Ragosta and Madan’s upbringings were quite different. Ragosta grew up in Rhode Island and can recall his father, a lawyer, being fastidious about his presentation, a stylish man who shopped at the local men’s shop, Zuccolo’s, run by two brothers. Madan, on the other hand, grew up in India, where making one’s clothes was an ingrained part of daily life—there were no “brands,” per se, one just bought fabric, or was gifted it, and had their clothes made. “It was a conversation in the house, like food,” he says. And yet both men fell in love with the idea of clothes and how they’re made, and somehow ended up sitting across from each other in a workshop in Italy, at Isaia, where Madan worked on product development and Ragosta on the made-to-measure program. They felt a kinship, as both were the only guys in the room under 30, but also it became clear that they aligned on certain values of making clothes and that they could see themselves striking out on their own.

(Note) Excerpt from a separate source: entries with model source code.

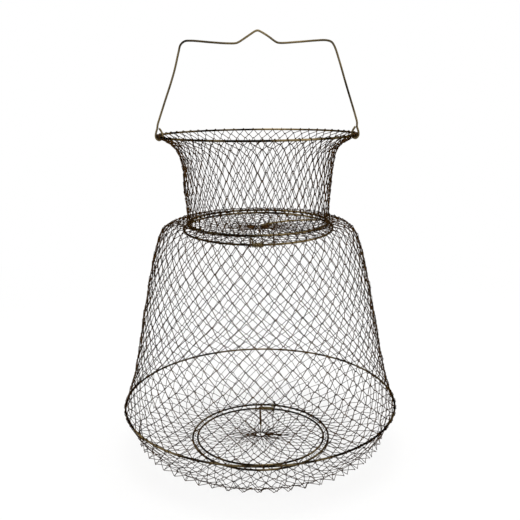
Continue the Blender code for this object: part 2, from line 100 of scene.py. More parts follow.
def plated_wire(name, deep, bright, rim, gloss, patches=160.0, clear=(0.34, 0.68)):
    """A dull plating, between a deep and a bright colour, with rubbed spots and a fine tooth."""
    finish = bpy.data.materials.new(name)
    finish.use_nodes = True
    nodes, links = finish.node_tree.nodes, finish.node_tree.links
    shader = nodes["Principled BSDF"]
    shader.inputs["Metallic"].default_value = 1.0
    shader.inputs["Specular Tint"].default_value = (*rim, 1.0)
    place = nodes.new("ShaderNodeTexCoord")

    def noise(scale, detail):
        texture = nodes.new("ShaderNodeTexNoise")
        texture.inputs["Scale"].default_value = scale
        texture.inputs["Detail"].default_value = detail
        links.new(place.outputs["Object"], texture.inputs["Vector"])
        return texture.outputs["Fac"]

    clouds = nodes.new("ShaderNodeValToRGB")
    clouds.color_ramp.elements[0].position = clear[0]
    clouds.color_ramp.elements[0].color = (*deep, 1.0)
    clouds.color_ramp.elements[1].position = clear[1]
    clouds.color_ramp.elements[1].color = (*bright, 1.0)
    links.new(noise(patches, 4.0), clouds.inputs["Fac"])
    rubbed = nodes.new("ShaderNodeValToRGB")
    rubbed.color_ramp.elements[0].position = SPOT_EDGES[0]
    rubbed.color_ramp.elements[0].color = RUBBED_SPOT
    rubbed.color_ramp.elements[1].position = SPOT_EDGES[1]
    rubbed.color_ramp.elements[1].color = UNRUBBED
    spotted = noise(SPOTS_PER_METRE, 3.0)
    links.new(spotted, rubbed.inputs["Fac"])
    mixed = nodes.new("ShaderNodeMix")
    mixed.data_type = "RGBA"
    mixed.blend_type = "MULTIPLY"
    mixed.inputs["Factor"].default_value = 1.0
    links.new(clouds.outputs["Color"], mixed.inputs["A"])
    links.new(rubbed.outputs["Color"], mixed.inputs["B"])
    links.new(mixed.outputs["Result"], shader.inputs["Base Color"])
    dulling = nodes.new("ShaderNodeMapRange")
    dulling.inputs["From Min"].default_value = 0.25
    dulling.inputs["From Max"].default_value = 0.75
    dulling.inputs["To Min"].default_value = gloss + SPOT_DULLING
    dulling.inputs["To Max"].default_value = gloss
    links.new(spotted, dulling.inputs["Value"])
    links.new(dulling.outputs["Result"], shader.inputs["Roughness"])
    bump = nodes.new("ShaderNodeBump")
    bump.inputs["Strength"].default_value = TOOTH_STRENGTH
    bump.inputs["Distance"].default_value = TOOTH_DEPTH
    links.new(noise(TOOTH_PER_METRE, 2.0), bump.inputs["Height"])
    links.new(bump.outputs["Normal"], shader.inputs["Normal"])
    print(f"finish {name}: roughness {gloss:.2f} to {gloss + SPOT_DULLING:.2f}")
    return finish


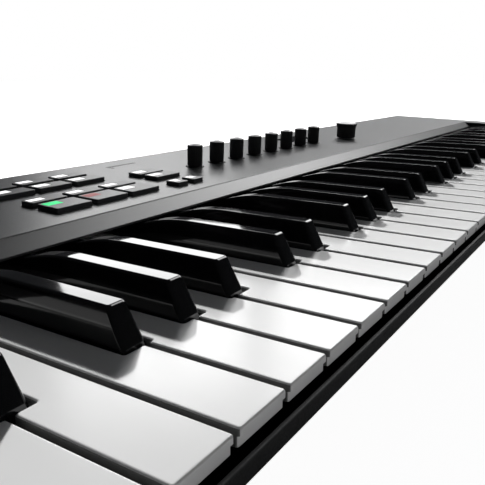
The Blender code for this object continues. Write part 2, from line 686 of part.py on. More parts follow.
def make_display():
    x = KEYS_LEFT + DISPLAY_X
    half = DISPLAY_WIDTH / 2 - GAP
    window = box("display_window", (x - half, DISPLAY_ROW + GAP, GAP - DISPLAY_THICKNESS),
                 (x + half, DISPLAY_ROW + DISPLAY_DEPTH - GAP, GAP), PANEL)
    finish(window, (0.01, 0.01, 0.012), 0.05)


def make_wheels():
    """Each wheel is turned with its axle stubs, and has a thumb notch at the top."""
    sideways = Matrix.Rotation(math.radians(90), 4, "Y")
    reach = WHEEL_HALF_WIDTH + AXLE_RADIUS * 2 + POST_THICKNESS / 2
    inward = WHEEL_SPREAD / 2 - GAP
    rim = WHEEL_RADIUS / 20
    for name, centre in wheel_places():
        high = reach if name == "mod_wheel" else inward
        low = inward if name == "mod_wheel" else reach
        wheel = turned(name, (
            (0, high), (AXLE_RADIUS, high), (AXLE_RADIUS, WHEEL_HALF_WIDTH),
            (WHEEL_RADIUS - rim, WHEEL_HALF_WIDTH), (WHEEL_RADIUS, WHEEL_HALF_WIDTH - rim),
            (WHEEL_RADIUS, rim - WHEEL_HALF_WIDTH), (WHEEL_RADIUS - rim, -WHEEL_HALF_WIDTH),
            (AXLE_RADIUS, -WHEEL_HALF_WIDTH), (AXLE_RADIUS, -low), (0, -low),
        ), Matrix.Translation(centre) @ sideways)
        wheel.modifiers["turn"].steps = ROUND_STEPS * 2
        wheel.modifiers["turn"].render_steps = ROUND_STEPS * 2
        bm = bmesh.new()
        above = WHEEL_RADIUS + WHEEL_NOTCH_RADIUS - WHEEL_NOTCH_DEPTH
        add_cylinder(bm, Matrix.Translation(centre + Vector((0, 0, above))) @ sideways,
                     WHEEL_NOTCH_RADIUS, WHEEL_HALF_WIDTH * 4)
        notch = add_object(name + "_notch", mesh_from(bm, name + "_notch"), cutter=True)
        boolean(wheel, notch, "DIFFERENCE")
        finish(wheel, (0.02, 0.02, 0.021), 0.5)


# Inside and underneath -------------------------------------------------------------------------

def make_keybed_frame():
    top = KEY_TOP_Z - FRAME_DROP
    frame = box("keybed_frame", (KEYS_LEFT, KEY_FRONT + FRAME_FRONT, top - FRAME_THICKNESS),
                (KEYS_RIGHT, KEY_FRONT + FRAME_REAR, top))
    y = KEY_FRONT + KEY_PIVOT
    ridge = box("pivot_ridge", (KEYS_LEFT + WALL, y - PIVOT_RIDGE_HALF, top - FRAME_THICKNESS / 2),
                (KEYS_RIGHT - WALL, y + PIVOT_RIDGE_HALF, KEY_TOP_Z - WHITE_THICKNESS - PIVOT_RIDGE_GAP),
                cutter=True)
    boolean(frame, ridge, "UNION")
    finish(frame, (0.35, 0.35, 0.36), 0.4, 1.0)


def make_main_board():
    x = KEYS_LEFT + ENCODER_X + BOARD_PAST_ENCODER
    rear = DISPLAY_ROW + DISPLAY_DEPTH + BOARD_MARGIN
    main = box("main_board", (LEFT + WALL + BOARD_MARGIN, BOARD_FRONT, -BOARD_DROP - BOARD_THICKNESS),
               (x, rear, -BOARD_DROP), PANEL)
    finish(main, (0.02, 0.12, 0.05), 0.4)


def make_sockets():
    x = LEFT + USB_INSET
    half_width = USB_WIDTH / 2
    half_tall = USB_TALL / 2
    face = REAR - GAP
    usb = box("usb_socket", (x - half_width, face - USB_DEPTH, SOCKET_Z - half_tall),
              (x + half_width, face, SOCKET_Z + half_tall))
    mouth = box("usb_mouth", (x - USB_MOUTH_WIDTH / 2, face - USB_MOUTH_DEPTH, SOCKET_Z - USB_MOUTH_TALL / 2),
                (x + USB_MOUTH_WIDTH / 2, face + PAST, SOCKET_Z + USB_MOUTH_TALL / 2), cutter=True)
    boolean(usb, mouth, "DIFFERENCE")
    finish(usb, (0.6, 0.6, 0.62), 0.3, 1.0)
    backward = Matrix.Rotation(math.radians(-90), 4, "X")
    jack = turned("pedal_jack", (
        (0, -JACK_BORE_DEPTH), (JACK_BORE_RADIUS, -JACK_BORE_DEPTH), (JACK_BORE_RADIUS, 0),
        (JACK_RADIUS, 0), (JACK_RADIUS, -JACK_DEPTH), (0, -JACK_DEPTH),
    ), Matrix.Translation((LEFT + JACK_INSET, face, SOCKET_Z)) @ backward)
    finish(jack, (0.02, 0.02, 0.02), 0.4)


def make_feet():
    front = FRONT + BELLY_SETBACK + FOOT_INSET_FRONT
    rear = REAR - REAR_CHAMFER - FOOT_INSET_REAR
    height = FLOOR_Z - GAP
    for side, x in (("left", LEFT + FOOT_INSET_X), ("right", RIGHT - FOOT_INSET_X)):
        for end, y in (("front", front), ("rear", rear)):
            foot = turned(f"foot_{end}_{side}", (
                (0, height), (FOOT_RADIUS, height), (FOOT_RADIUS, GAP), (FOOT_RADIUS - GAP, 0), (0, 0),
            ), Matrix.Translation((x, y, 0)))
            finish(foot, (0.02, 0.02, 0.02), 0.9)


def main():
    global PARTS, CUTTERS
    clear_scene()
    PARTS = new_collection("midi_keyboard")
    CUTTERS = new_collection("cutters")
    make_top_case()
    make_bottom_case()
    make_keys()
    make_buttons()
    make_octave_rocker()
    make_knobs()
    make_encoder()
    make_display()
    make_wheels()
    make_keybed_frame()
    make_main_board()
    make_sockets()
    make_feet()


main()
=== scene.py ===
"""The looks of the keyboard controller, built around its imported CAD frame.

Units are metres, in the frame of the CAD: +X right along the keys, +Y to the rear, +Z up.
"""

import json
import math

import bmesh
import bpy
from mathutils import Matrix, Vector


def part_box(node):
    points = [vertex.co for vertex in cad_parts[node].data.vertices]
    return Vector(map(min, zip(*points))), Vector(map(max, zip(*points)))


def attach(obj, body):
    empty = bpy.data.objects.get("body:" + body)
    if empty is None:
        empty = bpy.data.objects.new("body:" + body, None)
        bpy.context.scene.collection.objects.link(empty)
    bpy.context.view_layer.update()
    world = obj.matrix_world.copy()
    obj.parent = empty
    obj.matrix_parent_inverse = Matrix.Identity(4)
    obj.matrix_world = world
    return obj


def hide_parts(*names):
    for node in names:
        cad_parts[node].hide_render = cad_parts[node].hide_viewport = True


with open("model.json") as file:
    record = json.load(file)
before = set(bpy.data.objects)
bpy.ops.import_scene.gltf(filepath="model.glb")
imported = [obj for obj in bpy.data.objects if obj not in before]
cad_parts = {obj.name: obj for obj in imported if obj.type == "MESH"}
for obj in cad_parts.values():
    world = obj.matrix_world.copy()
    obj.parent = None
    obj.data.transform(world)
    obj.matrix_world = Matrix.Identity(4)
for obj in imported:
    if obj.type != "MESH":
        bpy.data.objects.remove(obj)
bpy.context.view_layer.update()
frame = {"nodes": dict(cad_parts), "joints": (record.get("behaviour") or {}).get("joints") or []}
MM = 0.001
NODES = frame["nodes"]
JOINTS = {joint["name"]: joint for joint in frame["joints"]}

# The panel plane, from the joints of the first button and the first knob
NORMAL = -Vector(JOINTS["play_press"]["axis"])
ALONG_X = Vector((1, 0, 0))
UP_PANEL = NORMAL.cross(ALONG_X)
PANEL_POINT = Vector((0, *JOINTS["knob_1_turn"]["pos_m"][1:]))
PANEL = Matrix((ALONG_X, UP_PANEL, NORMAL)).transposed().to_4x4()
PANEL.translation = PANEL_POINT

# The keys, from the lowest octave
KEY_LOW, KEY_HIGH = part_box("key_c2")
KEY_FRONT = KEY_LOW.y
KEY_TOP = KEY_HIGH.z
WHITE_WIDTH = KEY_HIGH.x - KEY_LOW.x
WHITE_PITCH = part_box("key_d2")[0].x - KEY_LOW.x
OCTAVE = 7 * WHITE_PITCH
WHITE_NOTES = ("c", "d", "e", "f", "g", "a", "b")
BLACK_NOTES = ("cs", "ds", "fs", "gs", "as")
BLACK_CENTRES = [sum(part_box(f"key_{note}2"), Vector()).x / 2 for note in BLACK_NOTES]
BLACK_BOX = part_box("key_cs2")
BLACK_BASE_HALF = (BLACK_BOX[1].x - BLACK_BOX[0].x) / 2
BLACK_FRONT = BLACK_BOX[0].y
BLACK_TOP = BLACK_BOX[1].z

# The case
CASE_LOW, CASE_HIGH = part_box("top_case")
BOTTOM_LOW, BOTTOM_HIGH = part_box("bottom_case")
OPENING_LEFT = KEY_LOW.x - 1.1 * MM
OPENING_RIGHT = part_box("white_keys_octave_6")[1].x + 1.1 * MM


# Outlines and lofts ----------------------------------------------------------------------------

def rounded_outline(corners, inset=0.0, segments=4):
    """Points of a closed outline, anticlockwise, with rounded corners, moved inward by the inset.

    Each corner is (x, y, radius). A corner with no radius is a plain point on a straight edge.
    """
    points = []
    count = len(corners)
    for index, (x, y, radius) in enumerate(corners):
        here = Vector((x, y))
        before = Vector(corners[index - 1][:2])
        after = Vector(corners[(index + 1) % count][:2])
        way_in = (here - before).normalized()
        way_out = (after - here).normalized()
        left_in = Vector((-way_in.y, way_in.x))
        left_out = Vector((-way_out.y, way_out.x))
        if radius == 0:
            points.append(here + left_in * inset)
            continue
        turn = way_in.x * way_out.y - way_in.y * way_out.x
        side = 1 if turn > 0 else -1
        bisector = (left_in + left_out).normalized()
        centre = here + bisector * (side * radius / bisector.dot(left_in))
        reach = radius - side * inset
        start = math.atan2(-side * left_in.y, -side * left_in.x)
        sweep = math.atan2(turn, way_in.dot(way_out))
        for step in range(segments + 1):
            angle = start + sweep * step / segments
            points.append(centre + Vector((math.cos(angle), math.sin(angle))) * reach)
    return points


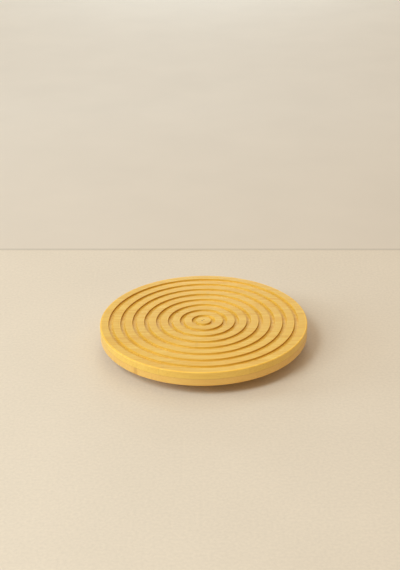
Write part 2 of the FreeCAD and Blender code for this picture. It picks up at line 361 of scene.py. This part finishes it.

Now, a decade later, they have grown from those pop-ups to having 10 employees, eight of them full-time, not counting the workshops in Italy that they work so closely with. Madan calls them partners and notes they’ve been working together since the beginning.

“It took us a decade to get here,” says Ragosta, “but the concept was here, pretty much the same, since day one.”

“When we first came to this, there were two different worlds: designer luxury and craft,” says Madan. There are brands that know how to communicate a certain message through marketing, to create desire and engage with the zeitgeist, and there are others that just focus wholeheartedly on making things at the highest level they can, and hope that the right people will find them. Madan thinks Stòffa can combine these two ideas, and the store is the next step in blending them together.

“This isn’t a point of completion for the brand, obviously, but it does feel like a milestone—because we’ve grown deliberately, on our own terms, and it’s taken us a minute to get there,” says Ragosta. “But, yeah, this does feel like the full realization of what we’ve wanted to do for a long time.”